* Start Data excerpt *
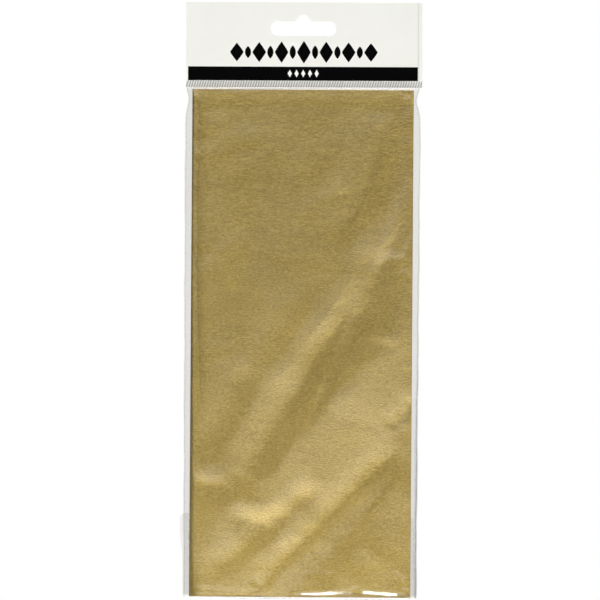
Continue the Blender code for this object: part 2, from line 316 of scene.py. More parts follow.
# Short sharp creases that run in from an edge
EDGE_CREASES = [
    ([(-55, 19.5), (-44, 20.5), (-36, 19)], 0.10, 1.5, 0.10, 2.2),
    ([(-55, 32), (-49, 33), (-43, 31)], 0.12, 1.6, 0.12, 2.2),
    ([(-55, 75.5), (-47, 75), (-38, 76)], 0.12, 1.7, 0.12, 2.6),
    ([(-55, 129), (-48, 130), (-41, 129)], 0.08, 1.7, 0.08, 2.4),
    ([(-55, 194.6), (-45, 195.6), (-30, 196.5)], 0.20, 1.5, 0.20, 3.0),
    ([(55, 27), (48, 26), (42, 28)], 0.10, 1.7, 0.10, 2.4),
    ([(55, 85), (50, 83), (44, 84)], 0.12, 1.7, 0.12, 2.8),
    ([(55, 131), (47, 133), (38, 131)], 0.08, 1.8, 0.08, 2.4),
    ([(55, 163), (50, 160), (46, 162)], 0.10, 1.7, 0.10, 2.4),
    ([(-52, 5), (-46, 8), (-39, 7)], 0.10, 1.4, 0.10, 2.0),
    ([(36, 6), (44, 8), (52, 6)], 0.10, 1.5, 0.10, 2.0),
]


def loft(x, depth):
    """How far the folded bundle puffs out: little at the top, most low down, rounded off at the left."""
    full = 0.60 * MM + 1.3 * MM * smooth(0.05, 0.215, depth)
    round_width = 0.7 * MM + 0.8 * MM * smooth(0.08, 0.21, depth)
    from_left = np.clip((x + STACK_HALF) / round_width, 0.0, 1.0)
    flare = 1 + 0.06 * smooth(0.030, 0.054, x)
    return full * flare * (1 - (1 - from_left) ** 1.6) * (0.6 + 0.4 * smooth(0.0, 0.005, depth))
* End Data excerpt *
■ Instruction: Quote the data in full, keeping each word unchanged.

■ Result:
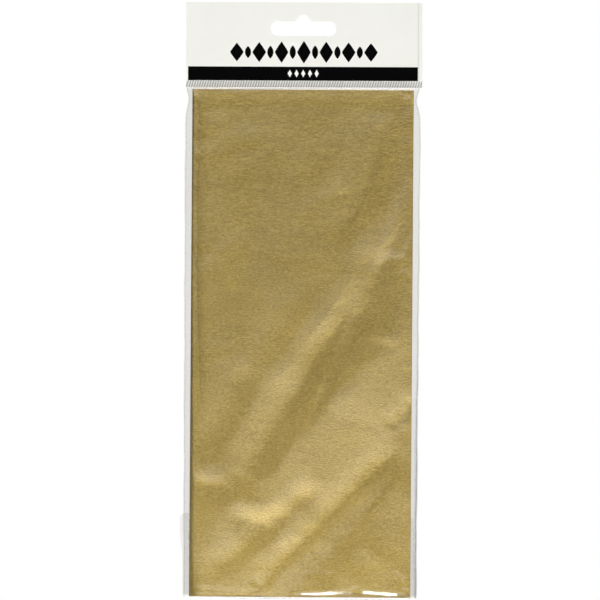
Continue the Blender code for this object: part 2, from line 316 of scene.py. More parts follow.
# Short sharp creases that run in from an edge
EDGE_CREASES = [
    ([(-55, 19.5), (-44, 20.5), (-36, 19)], 0.10, 1.5, 0.10, 2.2),
    ([(-55, 32), (-49, 33), (-43, 31)], 0.12, 1.6, 0.12, 2.2),
    ([(-55, 75.5), (-47, 75), (-38, 76)], 0.12, 1.7, 0.12, 2.6),
    ([(-55, 129), (-48, 130), (-41, 129)], 0.08, 1.7, 0.08, 2.4),
    ([(-55, 194.6), (-45, 195.6), (-30, 196.5)], 0.20, 1.5, 0.20, 3.0),
    ([(55, 27), (48, 26), (42, 28)], 0.10, 1.7, 0.10, 2.4),
    ([(55, 85), (50, 83), (44, 84)], 0.12, 1.7, 0.12, 2.8),
    ([(55, 131), (47, 133), (38, 131)], 0.08, 1.8, 0.08, 2.4),
    ([(55, 163), (50, 160), (46, 162)], 0.10, 1.7, 0.10, 2.4),
    ([(-52, 5), (-46, 8), (-39, 7)], 0.10, 1.4, 0.10, 2.0),
    ([(36, 6), (44, 8), (52, 6)], 0.10, 1.5, 0.10, 2.0),
]


def loft(x, depth):
    """How far the folded bundle puffs out: little at the top, most low down, rounded off at the left."""
    full = 0.60 * MM + 1.3 * MM * smooth(0.05, 0.215, depth)
    round_width = 0.7 * MM + 0.8 * MM * smooth(0.08, 0.21, depth)
    from_left = np.clip((x + STACK_HALF) / round_width, 0.0, 1.0)
    flare = 1 + 0.06 * smooth(0.030, 0.054, x)
    return full * flare * (1 - (1 - from_left) ** 1.6) * (0.6 + 0.4 * smooth(0.0, 0.005, depth))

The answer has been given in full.